- Born: December 22, 1776 Holliston, MA
- Died: 1857 (aged 80–81) Massachusetts
- Spouse: Sally Eames
- Writing career
- Years active: 1805-1823
- Genre: Drum Instruction
- Notable work: Drummer's Assistant or Art of Drumming Made Easy

= Levi Lovering =

American drummer

Levi Lovering (1776-1857) was an American drummer and early rudimental drum manual author. His books helped bridge the gap between colonial British military drumming and post-revolutionary American drumming.

==Biography==
Lovering was born in 1776 in Holliston, MA and was the son of Revolutionary War militia member Lieutenant Jesse Lovering and Marcie Jennings. He learned to play the drum from his father and cataloged 60 unique drum beatings between 1792 and 1805. He published this collection in a book called The Rule of the First Roll or Gamut for the Drum.

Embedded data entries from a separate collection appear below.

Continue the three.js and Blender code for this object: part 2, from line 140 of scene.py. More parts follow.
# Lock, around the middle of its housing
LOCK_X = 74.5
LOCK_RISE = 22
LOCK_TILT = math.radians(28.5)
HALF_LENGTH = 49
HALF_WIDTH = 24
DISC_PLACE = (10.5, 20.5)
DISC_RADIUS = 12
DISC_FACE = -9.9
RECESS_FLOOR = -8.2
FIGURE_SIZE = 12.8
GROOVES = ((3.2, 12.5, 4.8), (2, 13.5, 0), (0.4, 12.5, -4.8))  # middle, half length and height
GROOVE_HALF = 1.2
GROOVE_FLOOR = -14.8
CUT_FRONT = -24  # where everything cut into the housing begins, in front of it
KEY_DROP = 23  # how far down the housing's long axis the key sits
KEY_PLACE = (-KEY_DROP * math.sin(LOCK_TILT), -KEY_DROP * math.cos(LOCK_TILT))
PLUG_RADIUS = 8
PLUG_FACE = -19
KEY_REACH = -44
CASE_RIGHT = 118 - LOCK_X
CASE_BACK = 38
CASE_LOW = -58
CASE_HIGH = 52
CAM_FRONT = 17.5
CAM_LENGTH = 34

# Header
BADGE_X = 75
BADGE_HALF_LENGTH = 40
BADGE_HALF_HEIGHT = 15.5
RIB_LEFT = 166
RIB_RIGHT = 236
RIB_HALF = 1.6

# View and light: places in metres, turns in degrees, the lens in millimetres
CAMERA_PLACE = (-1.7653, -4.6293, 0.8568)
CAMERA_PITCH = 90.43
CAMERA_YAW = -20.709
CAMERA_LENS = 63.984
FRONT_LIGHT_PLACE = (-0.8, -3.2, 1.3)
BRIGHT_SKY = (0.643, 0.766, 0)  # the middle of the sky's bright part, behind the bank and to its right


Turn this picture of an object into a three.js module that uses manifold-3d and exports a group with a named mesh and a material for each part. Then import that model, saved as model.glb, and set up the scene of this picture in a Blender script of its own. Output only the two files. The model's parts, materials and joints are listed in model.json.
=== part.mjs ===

Lovering moved around between Massachusetts, Connecticut, and New York during his adult life, rarely able to maintain steady work. He married Sally Eames in 1802. Lovering and many of his family members suffered from a form of muscular atrophy known as Charcot-Marie-Tooth syndrome that limited their ability to walk. They referred to it as the "Lovering Curse."

In 1819, Lovering published his most famous work, Drummer's Assistant or Art of Drumming Made Easy, with Philadelphia's Bacon & Co. It featured what he called a "mode of notes" that he claimed to have invented. It consisted of a set of two staves on which he notated the rhythms for the right and left hands independently. Despite his claim, the notation style is actually quite similar to that of George Robbins, Isaac Day, and other sources from the late 18th and early 19th century, though not likely directly stolen or infringed upon. It was simply the standard practice of the time. The book was issued in a second edition in 1823 by J.G. Klemm.

Lovering's books have been referred to as sloppy and full of errors, and since he did not play the fife nor refer to fife tunes in his works, the drum beatings are not directly correlated to any precise version of the tunes they are based upon. The books were useful tools, however, since they were intended for self-taught drummers and contain information on technique. Other sources in this era sometimes relied on prose descriptions of drum beatings, so notation of any kind was helpful.

Later in life, Lovering and his sister reportedly scammed the U.S. government for their father's pension, which they received some portion of in 1856. Lovering died in 1857 in Massachusetts at the age of 80.